Herr Meyer plant selbst in eine der Wonungen einzuziehen und führte an, dies mit der Aufstockung zu finanzieren zu wollen. Gleichzeitig ist er Geschäftsführender Gesellschafter des international agierenden Architekturbüros 'Holger Meyer Architektur' mit Standorten in Frankfurt, München und Bukarest, welches diverse Großprojekte betreut.

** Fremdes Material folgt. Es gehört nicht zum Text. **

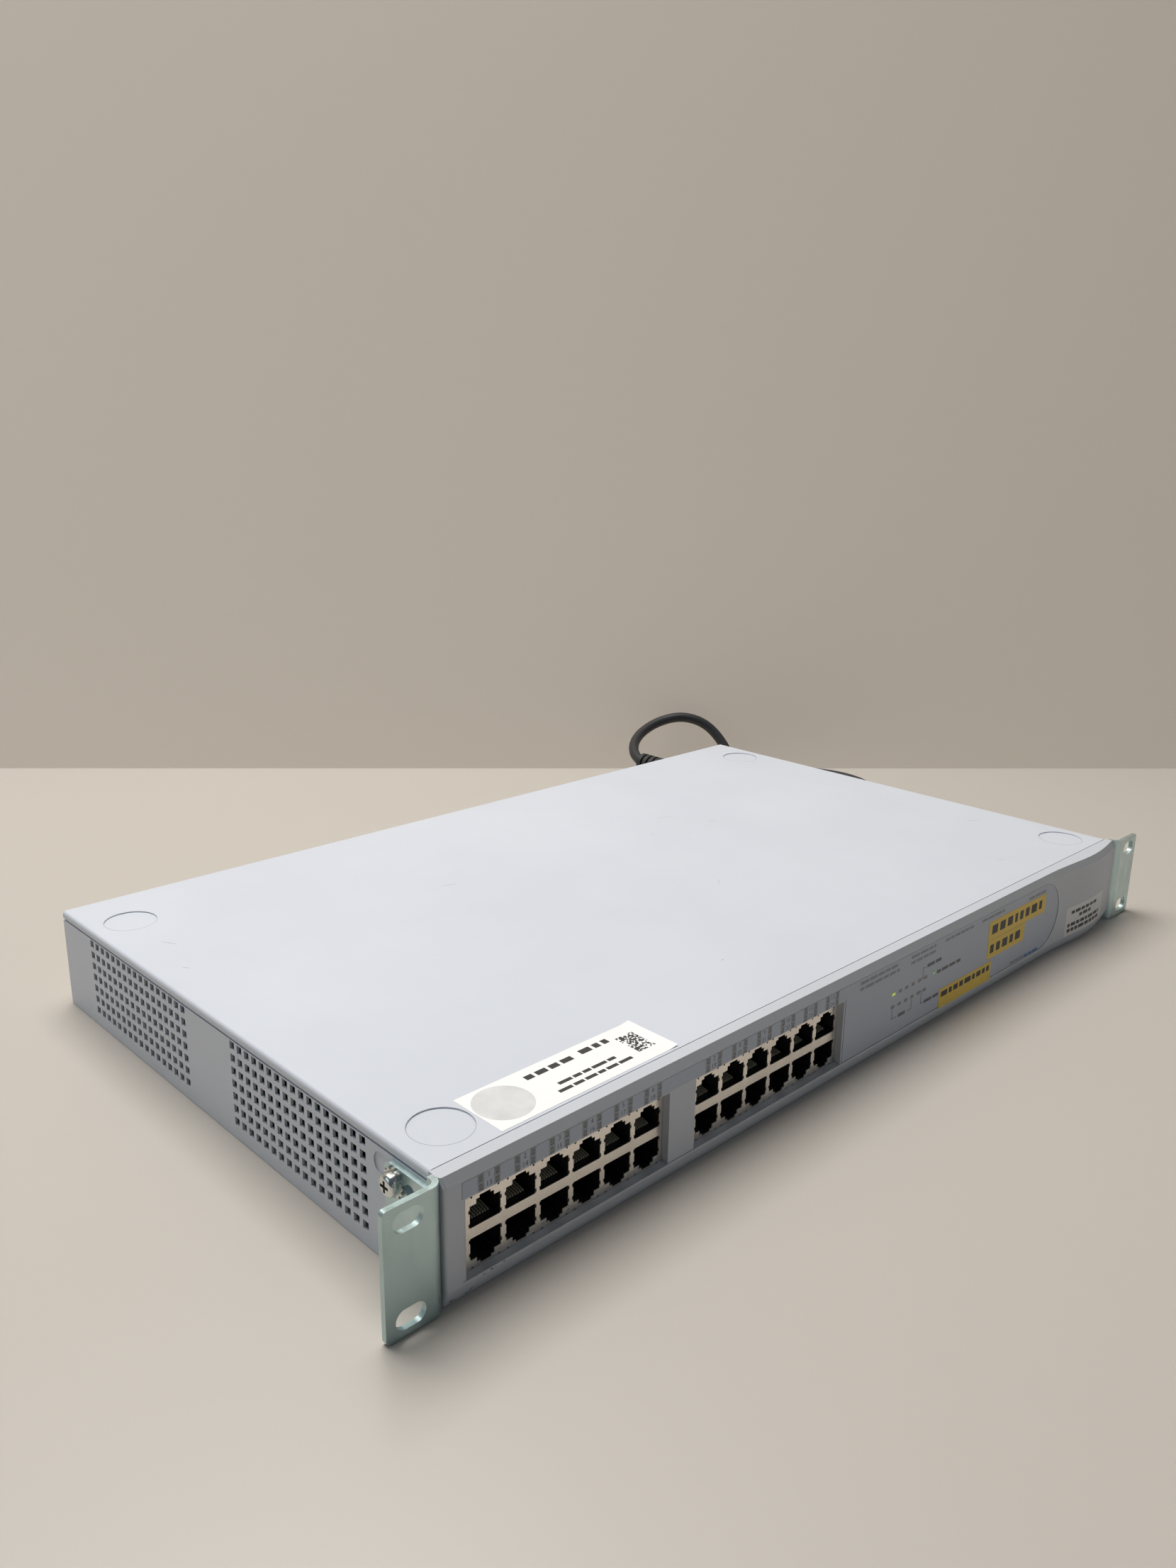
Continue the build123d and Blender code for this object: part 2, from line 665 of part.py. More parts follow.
# ================================================================ rear fittings
for name, x in zip(("left", "right"), bay_x):
    with BuildPart() as blanking_plate:
        with BuildSketch(rear_plane(rear_y)):
            with Locations((-x, bay_z)):
                RectangleRounded(*bay_plate, 1.0)
                with Locations((-thumb_offset, 0), (thumb_offset, 0)):
                    Circle(thumb_hole, mode=Mode.SUBTRACT)
        extrude(amount=plate)
        fold = bay_cutout[0] / 2 - 0.5
        block(x - fold, x + fold, rear_y - 9, rear_y, bay_z - 13.5, bay_z - 12.5)
        block(x - fold, x + fold, rear_y - 9, rear_y, bay_z + 12.5, bay_z + 13.5)
    save("module_blanking_plate_" + name, blanking_plate.part)

thumb_radius = 4.4
thumb_shank = 1.5
flute_count = 24
thumb_places = [x + side for x in bay_x for side in (-thumb_offset, thumb_offset)]
knob_plane = rear_plane(rear_y + plate + 0.05)
for number, x in enumerate(thumb_places, start=1):
    with BuildPart() as thumbscrew:
        with BuildSketch(knob_plane):
            with Locations((-x, bay_z)):
                Circle(thumb_radius)
                with PolarLocations(thumb_radius + 0.12, flute_count):
                    Circle(0.34, mode=Mode.SUBTRACT)
        extrude(amount=knob_length - 0.05)
        with BuildSketch(knob_plane):
            with Locations((-x, bay_z)):
                Circle(thumb_shank)
        extrude(amount=-8.0)
        with BuildSketch(knob_plane.offset(knob_length - 0.05)):
            with Locations((-x, bay_z)):
                Rectangle(2 * thumb_radius, 1.1, rotation=25 * number)
        extrude(amount=-1.4, mode=Mode.SUBTRACT)
    save("thumbscrew_" + str(number), thumbscrew.part)

with BuildPart() as console_connector:
    with BuildSketch(rear_plane(rear_y)):
        with Locations((-console_x, console_z)):
            RectangleRounded(31.0, 12.6, 1.2)
    extrude(amount=0.8)
    with BuildSketch(rear_plane(rear_y + 0.8)):
        with Locations((-console_x, console_z)):
            RectangleRounded(18.6, 10.0, 2.4)
            RectangleRounded(17.4, 8.8, 1.9, mode=Mode.SUBTRACT)
    extrude(amount=4.8)
    block(console_x - 9, console_x + 9, rear_y - 9, rear_y, console_z - 4.8, console_z + 4.8)
    with BuildSketch(rear_plane(rear_y + 0.8)):
        with Locations((-console_x, console_z)):
            with Locations(*[((i - 2) * 2.77, 1.42) for i in range(5)]):
                Circle(0.5)
            with Locations(*[((i - 1.5) * 2.77, -1.42) for i in range(4)]):
                Circle(0.5)
    extrude(amount=4.4)
save("console_connector", console_connector.part)

with BuildPart() as console_jackscrews:
    with BuildSketch(rear_plane(rear_y + 0.8)):
        with Locations((-console_x, console_z)):
            with GridLocations(25.0, 0, 2, 1):
                RegularPolygon(2.7, 6)
                Circle(1.4, mode=Mode.SUBTRACT)
    extrude(amount=4.8)
save("console_jackscrews", console_jackscrews.part)

cover_screw_places = [(rear_y, -x, cover_screw_z) for x in cover_screw_x]
save("cover_screws", pan_screw_row(cover_screw_places, 2.6, 1.7, 1.45, 3.0, rear_plane))

# ================================================================ rack ears
ear_outer = rack_width / 2
ear_face_y = face_y - 0.1
slot_middle_z = 21.64
ear_slot_z = (slot_middle_z - slot_spacing_z / 2, slot_middle_z + slot_spacing_z / 2)
leg_high = 39.0
leg_low = 4.6
ear_high = body_height
leg_end = ear_face_y + ear_leg_length
ear_screw_y = seam_y + 13.6
ear_screw_z = (9.2, 34.0)
ear_hole_y = seam_y + 6.4
for side, sign in (("left", -1), ("right", 1)):
    near = half_width * sign
    far = ear_outer * sign
    with BuildPart() as rack_ear:
        with BuildSketch():
            with BuildLine():
                Polyline(
                    (far, ear_face_y + ear_sheet),
                    (far, ear_face_y),
                    (near, ear_face_y),
                    (near, leg_end),
                    (near + sign * ear_sheet, leg_end),
                    (near + sign * ear_sheet, ear_face_y + ear_sheet),
                    close=True,
                )
            make_face()
        extrude(amount=ear_high)
        uprights = rack_ear.edges().filter_by(Axis.Z)
        bend_outer = uprights.sort_by_distance((near, ear_face_y, ear_high / 2))[0]
        fillet(bend_outer, ear_bend)
        uprights = rack_ear.edges().filter_by(Axis.Z)
        inner_place = (near + sign * ear_sheet, ear_face_y + ear_sheet, ear_high / 2)
        bend_inner = uprights.sort_by_distance(inner_place)[0]
        fillet(bend_inner, ear_bend - ear_sheet)
        notch_y = ear_face_y + ear_bend + 1.6
        for z_low, z_high in ((leg_high, ear_high + 1), (-1, leg_low)):
            block(min(near, near + sign * 4), max(near, near + sign * 4), notch_y, leg_end + 1,
                  z_low, z_high, Mode.SUBTRACT)
        leg_corners = rack_ear.edges().filter_by(Axis.X).group_by(Axis.Y)[-1]
        fillet(leg_corners, 3.0)
        flange_corners = rack_ear.edges().filter_by(Axis.Y)
        flange_corners = flange_corners.filter_by(lambda e: abs(e.center().X - far) < 0.5)
        fillet(flange_corners, 1.6)
        with BuildSketch(front_plane(ear_face_y - 1)):
            with Locations(*[(sign * slot_spacing_x / 2, z) for z in ear_slot_z]):
                SlotOverall(slot_length, slot_width)
        extrude(amount=-(ear_sheet + 2), mode=Mode.SUBTRACT)
        with BuildSketch(Plane.YZ.offset(near - sign * 1)):
            with Locations(*[(ear_screw_y, z) for z in ear_screw_z]):
                Circle(2.2)
            with Locations(*[(ear_hole_y, z) for z in ear_screw_z]):
                Circle(2.3)
        extrude(amount=sign * (ear_sheet + 2), mode=Mode.SUBTRACT)
    save("rack_ear_" + side, rack_ear.part)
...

Die Position von Frau Zapke und Herrn Meyer ist, dass in dem aktuell vorgelegten Plan die Erhaltungssatzungen berücksichtigt werden. Da das Backhaus genau da steht, wo die alte dörfliche Bebauung auf gründerzeitlichen Baustil treffen, sei es Auslegungssache, welchem baulichen Stil sich bei einer Aufstockung angepasst werden müsse.

Dagegen betonen verschiedene Bockenheimer*innen, dass das Gelände historisch und baustrukturell als Ensemble zusammengehöre und in seinem Gesamtzusammenhang für den Stadtteil Bedeutung habe (“Wahrzeichen Bockenheims”, wie ein Anwohner es bezeichnete). Eine Trennung in Fachwerkhaus und Backhaus, die eine solche Argmuentation ermöglicht, sei nicht angebracht.

Unserer Ansicht nach scheint sich in Frankfurt eine Rechtsauslegung eingespielt zu haben, die derartige Bauvorhaben begünstigt. Und das nicht, weil es eine rechtliche ‘Genehmigungspflicht’ gibt, wie es insbesondere im Zusammenhang mit § 34 BauGB in dieser Sitzung, wie auch im Planungsausschuss und in unserem persönlichen Gespräch mit Mike Josef und Beate Huf, uns gegenüber immer wieder dargestellt wird. Gerade § 34 als einer der komplexesten Paragraphen im BauGB bietet sowohl durch dessen Formulierung (Zulässigkeit, Würdigung nachbarschaftlicher Interessen) als auch in der Auslegung in diversen Bundesverwaltungsgerichts-Urteilen die Grundlage für sachbezogene Entscheidungen im Einzelfall, bei denen es sehr wohl Ermessensspielraum in der Auslegung gibt.

Meyer sei bereit für weitere Gespräche mit dem Stadtteilbüro und unserer Initiative, worauf wir in den kommenden Tagen eingehen werden.